I gave myself an hour to generate 350 ideas, using shorthand to write them down quickly and then going back to fill them out into sentences readable by other people. It’s an idea roughly every eleven seconds for an hour. I came up with 214 in the hour, and it was a really interesting exercise. The first ten minutes or so were pretty easy, just a constant stream of things bubbling up and being written down, mostly stuff I’d already been thinking about and putting on paper for the first time. Once that font of ideas was up, things got a bit more difficult. After writing down all the ideas I’d already had refined, I caught myself refining ideas before writing them down, which was slowing my pace too much. I found it surprisingly hard to actually write down unrefined, terrible ideas and wound up committing myself to writing down a bunch of intentionally bad ideas, which gave me another big chunk of the list.

On Coming Up With Ideas

By the end of the hour, I’d written down a little more than two hundred ideas, some with potential, most of them terrible, but I’d legitimately pushed my limits. 350 ideas in an hour wasn’t something I could generate, and while filling out the rest of the list over the course of the day wasn’t too terrible (I still have a few more to fill in as of this writing), there was definitely a period after the hour was up where I felt spent.

It turned out to be an interesting exercise, one that I appreciate my professor giving me the opportunity to alter the assignment parameters to pursue. I will probably try to spend some time doing high-speed idea generation to keep myself sharp, though probably not for an hour at a time. I found that coming up with lots of ideas with no specific theme or goal in mind caused me to think about things I’d been mulling over but weren’t directly related to what I was currently doing. I wound up with a lot of ideas for small projects, hobby stuff, or other things that I hadn’t put any thought into for quite a while.

On Coming Up With Ideas

If you have a few minutes to spare, try seeing how many ideas you can come up with in five or ten minutes. Put a clock on it and see where you get. You might be surprised at the outcome, or at least have a good laugh.

My Own 11 Questions

I asked these questions of some other folks on Monday, and have kind of been mulling over them ever since. I thought I’d try my hand at answering them for myself.

  1. What is the best spell to cast?
    • Teleportation. Oh, the places I’d go! I’ve always especially liked the kind where the cast gets longer the further you want to go, so short distances are pretty much instantaneous. I’d never wait at a crosswalk again.
  2. What food item(s) from a game do you want to eat above any others?
    • Rare Candy. Not (just) because I’d be denying it to some poor pokémon, but because I love rare candy. It’s gotta be tasty if it’s so rare, right?
  3. You’ve got an infinite supply of one consumable, and can never carry any others. Which consumable do you choose?
    • EXP gain potions, or those potions that give me skill points. I could learn SO MANY THINGS. Failing that, Potions of Glibness.
  4. You have to choose a race and class that you’ve never played seriously before. What do you pick?
    • I actually wrote this one down because I didn’t know what my own answer would be.

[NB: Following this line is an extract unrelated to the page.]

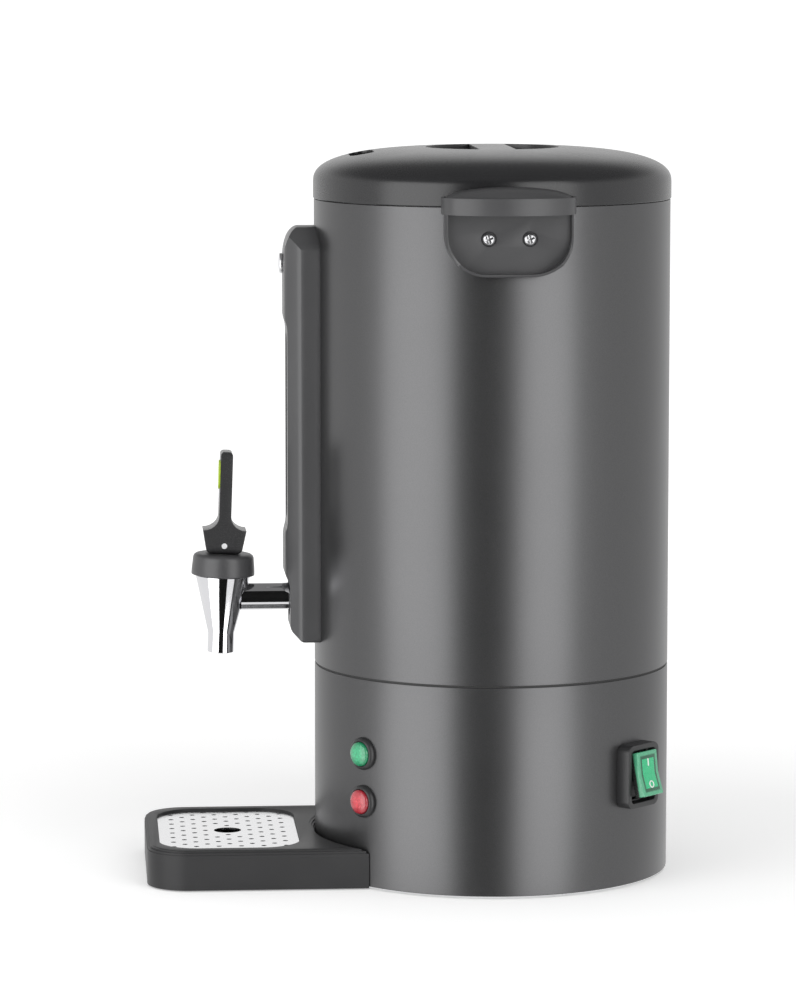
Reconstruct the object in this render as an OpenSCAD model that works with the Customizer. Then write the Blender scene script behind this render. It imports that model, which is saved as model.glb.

It’s tough, because there are archetypes I never play (Berserker, Beastmaster, Archer-types) that I don’t actually enjoy. I think I’d pick Necromancer, since I’ve always thought they were neat but never played one seriously. I wish Enchanters were still a thing, I loved that class. As for race… I mostly play Humans and the occasional Elf, so maybe a Dwarf or possibly some kind of robot. I also never play large races, but I also don’t enjoy them. I could get behind playing a Dwarf.
  5. What game did you think you would hate but actually loved?
    • World of Warcraft. I was absolutely a naysayer and was on the (now long-forgotten) tide of people who were convinced the game was going to be a total flop with its cartoon graphics and “who even makes an MMO from an RTS, what nonsense is that, do they even know what they’re doing”. Turns out yes, they did.
  6. What game did you think you would love but actually hated?
    • The Witcher (series). On paper, it’s everything I want in a game– interesting combat mechanics, deep story, fleshed out characters. In practice, though, it’s just not that fun for me. It’s dark and gritty but I don’t care, and I find myself unable to ignore the thematic parts of the game that make me uncomfortable (read: the misogyny really bothers me).
  7. Pick a zone from any game to live in. Why?
    • Coruscant, from SWTOR. Easy. I want to live in an awesome future city with everything from fancy flying cars to Jedi. Add into that that I love flight and I love vertical cities and, well, there you go. Also I’m way less likely to get shanked or sold into slavery, unlike Nar Shaddaa.
  8. You can excise one class from every future game. Which? Why?
    • Another one I put in here because I couldn’t think of an answer. Part of me wants to say Rogue, so that player fantasy can be replaced with something more interesting, but I think I’m instead going to go with Warrior. There are so many other interesting ways to do the Guy What Hits Things and the warrior just feels so vanilla and boring. Magic classes have moved away from the generic wizard, why not the warrior?
  9. What’s your favorite story?
    • Romeo and Juliet, in all its incarnations.
  10. What hobby does no one (yet) know you have?
    • Most of my hobbies are pretty well known at this point, especially by the majority of people reading this blog. One thing that I do a lot of that people probably don’t realize is picking up new skills. I love learning new skills, and dabble a whole lot in everything from welding to blacksmithing to languages to electrical engineering to programming to cooking to juggling to poetry. If it’s possible for “learning new skills” to be a hobby, that’s probably mine.
  11. What is your favorite secret shame? >:D
    • I cry during movies/tv shows constantly. Get me invested in it, then hit me with the feels, especially happy feels, and there go the waterworks. People rarely notice (I think), but it happens a lot.